AFTER WE BECAME WHITE Cover
BOOK REVIEW

AFTER WE BECAME WHITE

BY Janina Klimas

Klimas reflects on race, identity, and American history in this debut memoir.

When the author’s grandfather Benner Turner died in the 1980s, the New England coroner who signed his death certificate listed him as white. This was, writes Klimas, “the same man who was born Black in the Jim Crow South,” suffered under systemic segregation and discrimination, and served from 1950 to 1967 as president of the historically Black South Carolina State College. As a light-skinned Black man, Turner “passed for white without ever trying,” as does the author, who movingly reflects on her own struggles with identity. Klimas notes that, because of the legacy of transatlantic slavery, she too doesn’t know her ancestors, who were “the progeny of rape, children sold away from their parents.” Compounding the author’s difficulties reconciling her racial identity with her skin tone was a perpetually absent father and childhood spent partially raised by her grandparents. Sharing her personal experiences, the author offers poignant reflections on often unexplored aspects of colorism in the post–World War II era.

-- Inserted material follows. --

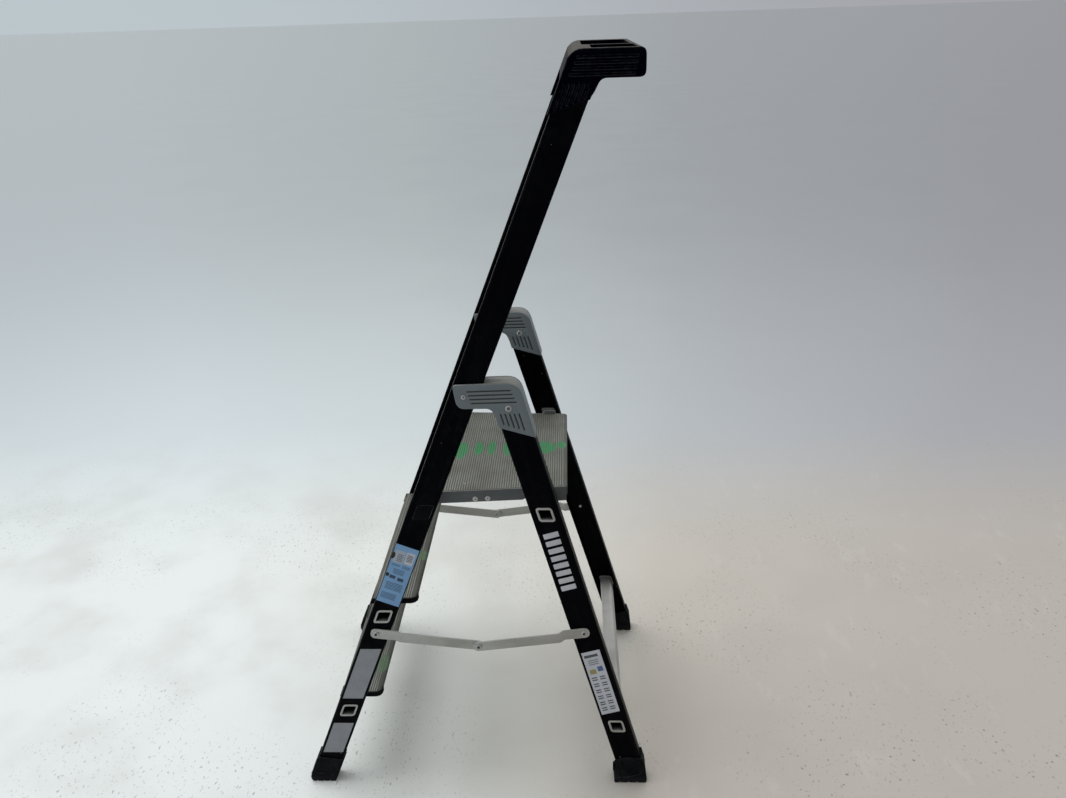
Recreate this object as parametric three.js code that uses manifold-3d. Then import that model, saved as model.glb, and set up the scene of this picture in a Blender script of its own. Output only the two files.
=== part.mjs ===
// Folding step ladder: front frame with two treads and a tray cap, rear frame on two
// moulded brackets, hinged platform and four spreader bars.
// Millimetres. +X points to the back of the ladder, +Y to the climber's left, +Z up.
import * as THREE from 'three';
import { mergeVertices } from 'three/addons/utils/BufferGeometryUtils.js';
import Module from 'manifold-3d';

const wasm = await Module();
wasm.setup();

// ---------------------------------------------------------------- driving dimensions
const CENTRE_X = 390; // middle of the footprint, measured from the front toe
const FLOOR_HALF_WIDTH = 281.5; // outer web plane at floor level
const TAPER = 0.057; // each web plane leans inward by this much per mm of height
const GAP = 0.3; // clearance between neighbouring pieces
const SIDES = { right: -1, left: 1 };

const CHANNEL_DEPTH = 28; // flange depth of both channel sections
const CHANNEL_WALL = 2.2;
const STILE = { footX: 25, lean: 22.0, width: 53.6, bottom: 17, top: 1508 };
const LEG = { footX: 755, lean: -15.35, width: 58, bottom: 16, top: 952 };

const FOLD_PIVOT = { x: 411.6, z: 957 };
const FOLD_ANGLE = 36.9;

const TREADS = [
  { name: 'tread_1', x: 108.6, z: 204.5, front: -19.5, rear: 68, apron: 34 },
  { name: 'tread_2', x: 209.4, z: 454.5, front: -26.5, rear: 67.5, apron: 54 },
];
const TREAD_TUBE = { width: 30, height: 27, wall: 2 };
const TREAD_TOP = 23; // tread surface above the centre of its tube
const TREAD_PLATE = 8.8;
const TREAD_INSET = 33; // tread ends stop this far inside the web plane
const CROSS_TUBES = [
  { name: 'rear_tube_lower', x: 710.7, z: 161.3 },
  { name: 'rear_tube_upper', x: 563.5, z: 697.6 },
];
const CROSS_TUBE = { width: 29, height: 27, wall: 2 };
const BEAD = { thick: 1.5, grow: 4.5 }; // rings pressed out of a tube on both faces of each web

const PLATFORM = { hingeX: 314, hingeZ: 704, top: 726, front: 298, rear: 608, under: 698 };
const PLATFORM_HALF = { atHinge: 197, slope: 0.0685 }; // outer face of the side plates
const PLATE = 3; // platform side plate thickness
const PLATE_RIVETS = { x: [416, 442], z: 705.5, radius: 2.4 };
const LUG = { from: 551, to: 580, top: 734 }; // raised part of a side plate above the rear tube

const BRACKET = { play: 1.6, plate: 4.6, groove: 1.2 }; // play: gap that lets the stile swing
const BRACKET_OUTER = -BRACKET.play - BRACKET.plate; // outside face, as a depth from the web
const BRACKET_INNER = CHANNEL_DEPTH + BRACKET.play + BRACKET.plate;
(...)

Klimas also seeks to reclaim her grandfather’s ambiguous legacy; a prominent Southern educator, Turner is often treated unfavorably in modern historical narratives due to criticisms of his presidency following the Orangeburg Massacre of 1968, in which police brutally beat and killed South Carolina State College student protestors. While the author does not dispute characterizations of her grandfather’s more traditionalist leadership style, she points out that he was forced to navigate South Carolina’s segregationist system by forming relationships with white politicians and offers a convincing defense of his leadership in transforming “a run-down school…[into] an accredited university” with distinguished faculty. This history is backed by scholarly research and a short bibliography. Written in an intimate style that does not prevaricate about Klimas’ adolescent mistakes or her family’s foibles, this is a thoughtful work that blends family history into a larger narrative of race and color in America. The text includes a collection of full-color family photographs going back multiple generations.

A thought-provoking, personal exploration of colorism in America.